一方、40〜50代で投資を始めて資金に余裕があれば、つみたて投資枠と成長投資枠の両方で投資額を大きく設定できます。

「資金に余裕がある方なら、生涯投資枠の上限である1800万円を使いきることを考えてもいいでしょう。上の図は40歳で投資を始め、10年間で使いきるケースです。50歳から始めて59 歳で1800万円満額を投資し、定年後の老後資金に充てることも可能です。つみたて投資枠(年間上限120万円)と成長投資枠(年間240万円)を毎年上限まで利用した場合、5年で生涯投資枠を使いきることになります」

●NISAではどんな個別株が買われているのか?

では、NISA口座ではどのような銘柄が買われているのでしょうか。下の表は、マネックス証券の顧客による買付金額トップ20です。

「堂々の1位に輝いたのは日本郵船(9101)で、国内最大手、世界第2位の海運大手です。コロナ禍によるコンテナ船賃料の高騰で一気に業績が伸びました。配当利回りが20%を超えた時期もあり、その後も注目されています。

銀行株が5銘柄ランクインしているのも特徴的です。2位の三菱UFJフィナンシャル・グループ(8306)や、9位の三井住友フィナンシャルグループ(8316)など、メガバンクが上位に入っています。銀行株はほかの銘柄に比べて、配当利回りが高いという魅力があります。

また上位20位のうち、配当利回り3%以上の高配当株が14銘柄もあります。NISA口座では長期投資が基本なので、大企業かつ配当利回りが高い銘柄は要チェックです」

●成長投資枠で買える金融商品とリスク&リターンの関係

つみたて投資枠では、国が定めた厳しい条件をクリアした長期投資に適している投資信託が対象商品になっています。一方、成長投資枠では、より幅広い金融商品に投資することが可能です。投資信託だけでなく、日本株や海外株も対象です。

「ここでよく理解しておきたいのは、様々な金融商品の値動きの大きさ、リスクについてです。そうでないと相場が思わぬ方向に動いてしまったときに委縮して、目も当てられない状態になってしまいます。

許容できるリスクは人それぞれです。
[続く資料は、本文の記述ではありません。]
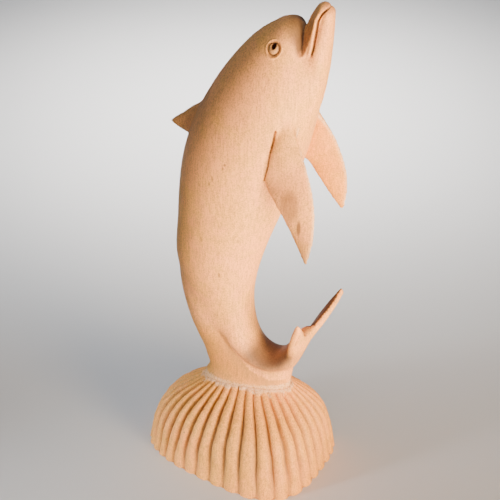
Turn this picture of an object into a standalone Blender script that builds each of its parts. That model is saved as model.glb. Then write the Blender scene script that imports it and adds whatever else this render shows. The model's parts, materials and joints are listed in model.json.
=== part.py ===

収入、余裕資金、年齢、家族構成、ライフデザイン、投資の目的、投資経験などによって変わってきます。

たとえば、余裕資金が多い場合や、年齢が若く単身であればリスクを許容しやすくなります。逆に、小さな子供がいる世帯などでは許容しづらくなります」

上の図は金融商品によるリスクとリターンの関係です。リスクを低く抑えようとするとリターンが低下し、高いリターンを得ようとするとリスクも高まります。リスクとリターンは比例しますので覚えておきましょう。

本記事は投資の参考となる情報提供を目的としております。投資の結果に対する責任は一切負いません。また、本記事の内容は予告なく変更される場合もあります。